*Raw data*:
-- start --

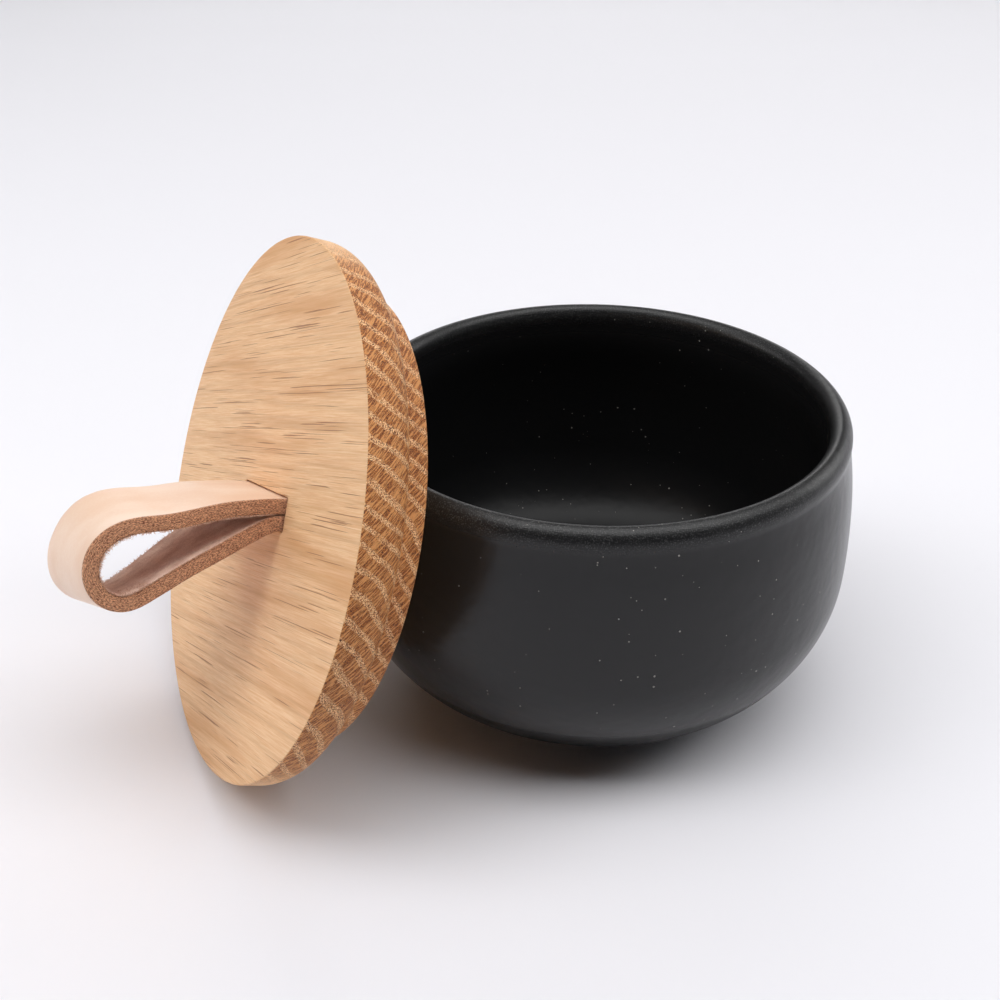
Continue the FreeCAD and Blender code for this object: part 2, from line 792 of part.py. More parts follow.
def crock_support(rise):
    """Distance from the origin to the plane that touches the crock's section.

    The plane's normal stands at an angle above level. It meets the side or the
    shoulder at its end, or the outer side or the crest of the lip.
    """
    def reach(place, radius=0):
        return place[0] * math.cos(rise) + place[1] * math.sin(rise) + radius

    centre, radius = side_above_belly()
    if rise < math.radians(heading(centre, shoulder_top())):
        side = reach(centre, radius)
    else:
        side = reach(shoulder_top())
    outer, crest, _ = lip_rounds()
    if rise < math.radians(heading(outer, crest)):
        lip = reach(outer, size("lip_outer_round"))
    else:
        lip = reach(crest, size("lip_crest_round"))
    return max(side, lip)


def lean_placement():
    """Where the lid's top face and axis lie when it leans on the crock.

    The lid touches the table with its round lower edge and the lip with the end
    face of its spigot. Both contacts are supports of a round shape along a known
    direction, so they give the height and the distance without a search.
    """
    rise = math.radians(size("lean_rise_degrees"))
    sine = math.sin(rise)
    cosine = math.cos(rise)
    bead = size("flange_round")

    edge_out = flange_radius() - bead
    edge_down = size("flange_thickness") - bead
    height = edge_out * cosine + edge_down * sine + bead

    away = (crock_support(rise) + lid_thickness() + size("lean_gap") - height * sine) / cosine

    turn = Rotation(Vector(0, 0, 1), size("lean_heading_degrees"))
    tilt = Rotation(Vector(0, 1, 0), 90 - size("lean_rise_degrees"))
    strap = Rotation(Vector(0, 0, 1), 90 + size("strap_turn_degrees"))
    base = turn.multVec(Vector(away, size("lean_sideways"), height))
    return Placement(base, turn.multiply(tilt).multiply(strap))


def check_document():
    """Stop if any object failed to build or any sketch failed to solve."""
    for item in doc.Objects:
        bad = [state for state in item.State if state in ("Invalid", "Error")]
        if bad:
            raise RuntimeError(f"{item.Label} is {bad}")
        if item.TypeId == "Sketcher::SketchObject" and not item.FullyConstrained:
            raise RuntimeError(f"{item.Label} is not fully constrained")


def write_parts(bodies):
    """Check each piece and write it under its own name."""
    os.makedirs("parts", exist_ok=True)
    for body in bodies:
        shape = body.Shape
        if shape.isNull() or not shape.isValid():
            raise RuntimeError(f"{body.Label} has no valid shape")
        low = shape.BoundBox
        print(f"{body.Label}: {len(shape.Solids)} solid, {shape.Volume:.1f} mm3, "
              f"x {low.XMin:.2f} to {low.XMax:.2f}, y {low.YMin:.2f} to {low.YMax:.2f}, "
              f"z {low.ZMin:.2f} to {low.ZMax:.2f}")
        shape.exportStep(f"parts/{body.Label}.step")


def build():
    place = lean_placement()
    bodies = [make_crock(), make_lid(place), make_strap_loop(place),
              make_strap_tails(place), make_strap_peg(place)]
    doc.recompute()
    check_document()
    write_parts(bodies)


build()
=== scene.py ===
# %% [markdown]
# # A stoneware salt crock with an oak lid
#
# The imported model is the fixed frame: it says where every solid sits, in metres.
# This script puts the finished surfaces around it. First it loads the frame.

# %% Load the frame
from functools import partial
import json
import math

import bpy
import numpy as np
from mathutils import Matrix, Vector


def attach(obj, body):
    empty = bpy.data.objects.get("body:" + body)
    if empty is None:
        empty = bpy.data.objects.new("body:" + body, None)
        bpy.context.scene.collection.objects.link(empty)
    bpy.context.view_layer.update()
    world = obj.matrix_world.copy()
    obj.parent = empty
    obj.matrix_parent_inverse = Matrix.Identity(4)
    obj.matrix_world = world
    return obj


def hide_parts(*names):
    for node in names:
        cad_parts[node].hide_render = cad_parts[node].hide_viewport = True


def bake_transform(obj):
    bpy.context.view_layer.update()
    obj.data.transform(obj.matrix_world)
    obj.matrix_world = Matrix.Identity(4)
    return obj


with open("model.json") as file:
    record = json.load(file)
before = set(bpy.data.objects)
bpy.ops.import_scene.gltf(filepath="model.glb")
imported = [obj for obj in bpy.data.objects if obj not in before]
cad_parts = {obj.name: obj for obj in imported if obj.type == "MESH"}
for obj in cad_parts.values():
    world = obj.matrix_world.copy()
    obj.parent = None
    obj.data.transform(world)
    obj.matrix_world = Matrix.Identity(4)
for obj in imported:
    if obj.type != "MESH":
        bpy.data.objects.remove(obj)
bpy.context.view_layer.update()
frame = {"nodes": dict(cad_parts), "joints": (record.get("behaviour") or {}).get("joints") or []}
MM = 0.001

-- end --

*What to produce*:
Reproduce exactly the lines from the line with "if shape.isNull() or" to the line with "before = set(bpy.data.objects)", both end lines included.

*Answer to this problem*:
        if shape.isNull() or not shape.isValid():
            raise RuntimeError(f"{body.Label} has no valid shape")
        low = shape.BoundBox
        print(f"{body.Label}: {len(shape.Solids)} solid, {shape.Volume:.1f} mm3, "
              f"x {low.XMin:.2f} to {low.XMax:.2f}, y {low.YMin:.2f} to {low.YMax:.2f}, "
              f"z {low.ZMin:.2f} to {low.ZMax:.2f}")
        shape.exportStep(f"parts/{body.Label}.step")


def build():
    place = lean_placement()
    bodies = [make_crock(), make_lid(place), make_strap_loop(place),
              make_strap_tails(place), make_strap_peg(place)]
    doc.recompute()
    check_document()
    write_parts(bodies)


build()
=== scene.py ===
# %% [markdown]
# # A stoneware salt crock with an oak lid
#
# The imported model is the fixed frame: it says where every solid sits, in metres.
# This script puts the finished surfaces around it. First it loads the frame.

# %% Load the frame
from functools import partial
import json
import math

import bpy
import numpy as np
from mathutils import Matrix, Vector


def attach(obj, body):
    empty = bpy.data.objects.get("body:" + body)
    if empty is None:
        empty = bpy.data.objects.new("body:" + body, None)
        bpy.context.scene.collection.objects.link(empty)
    bpy.context.view_layer.update()
    world = obj.matrix_world.copy()
    obj.parent = empty
    obj.matrix_parent_inverse = Matrix.Identity(4)
    obj.matrix_world = world
    return obj


def hide_parts(*names):
    for node in names:
        cad_parts[node].hide_render = cad_parts[node].hide_viewport = True


def bake_transform(obj):
    bpy.context.view_layer.update()
    obj.data.transform(obj.matrix_world)
    obj.matrix_world = Matrix.Identity(4)
    return obj


with open("model.json") as file:
    record = json.load(file)
before = set(bpy.data.objects)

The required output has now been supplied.